После антракта был бал, на котором снова оказались черные гости. Потрясающая была парочка, господа! У ней бюст - где уж там славянским замухрышкам, а у него лысина блеском своим конкурировала с осветительной аппаратурой. Муж Татьяны, старик Гремин, спел свою арию, но акцент его явно подводил и напоминал грузинский. Поэтому получилось что-то вроде "Онегин, я с кроват не встану, бэзумно я люблю Татьяну", но пел он тихо, видать здорово пострадал в боях. Больше на балу ничего выдающегося не было, но зато потом, в Татьянином будуаре, страсти накалились так, что Онегин, увидев возлюбленную без положенного малинового берета, даже забыл спеть "О, боже мой, кого себе избрали!" и упал от горя на пол недвижим. На чем, собственно, опера и завершилась. Я уж приготовился уворачиваться от гнилых овощей и тухлых яиц, которые, по моему мнению, должны непременно были полететь с галерки в оркестр и на сцену, но вместо этого, раздались бурные и продолжительные аплодисменты, переходящие: правильно, в овацию. А когда прощаться вышел оживший Ленский, все встали в благоговении.
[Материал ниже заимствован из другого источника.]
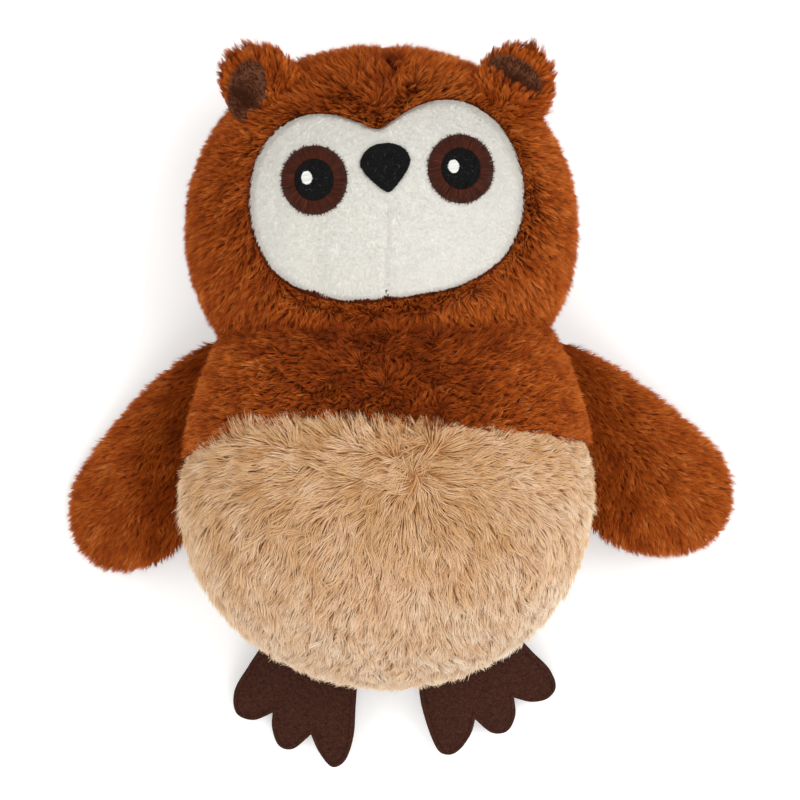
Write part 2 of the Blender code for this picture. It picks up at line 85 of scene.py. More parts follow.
def close_finish(tree, sockets):
    """The shader that ends a material's tree."""
    shader = add(tree, "ShaderNodeBsdfPrincipled", sockets)
    add(tree, "ShaderNodeOutputMaterial", {"Surface": shader.outputs["BSDF"]})


def patterned_finish(name, patterns, tones, relief, surface):
    """A finish whose first pattern over the object sets the colour, and whose last one raises the surface."""
    finish, tree = new_finish(name)
    spot = add(tree, "ShaderNodeTexCoord").outputs["Object"]
    drawn = [add(tree, kind, {"Vector": spot, **sockets}).outputs[out] for kind, out, sockets in patterns]
    shade = add(tree, "ShaderNodeValToRGB", {"Fac": drawn[0]}, stops=tones)
    strength, height = relief
    bump = add(tree, "ShaderNodeBump", {"Height": drawn[-1], "Strength": strength, "Distance": height})
    close_finish(tree, {"Base Color": shade.outputs["Color"], "Normal": bump.outputs["Normal"], **surface})
    return finish


# Polyester fill: white crimped fibre, matt, with the faint shadows between its wads, about 9 mm across.
wads = ("ShaderNodeTexNoise", "Fac", {"Scale": 110.0, "Detail": 6.0, "Roughness": 0.7})
polyester_fill = patterned_finish(
    "polyester_fill", [wads], ((0.3, "#cfcdc6"), (0.7, "#f2f1ec")), (0.8, 0.002), {"Roughness": 0.95}
)
for node in ("body_stuffing", "head_stuffing"):
    frame["nodes"][node].data.materials.clear()
    frame["nodes"][node].data.materials.append(polyester_fill)

# Backing of the body
# The knitted cloth that the pile is rooted in, cut as chest, belly and back panels and sewn over the stuffing.
# It lies a few millimetres inside the fur's outline, and shows only between the fibres, painted dark as their shade.
SIDES = ((-1, "left"), (1, "right"))
GAP = 0.00004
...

Странно, что никто не закричал "бис".
Да, я забыл сказать, когда, потрясённые увиденным, мы выходили из зала, я увидел, что в фойе продавались футболки с надписью "Евгений Онегин" по-английски и фарфоровые кружки с изображением сцены дуэли, на которой двое молодых людей в шинелях почему-то целились друг в друга из пистолетов.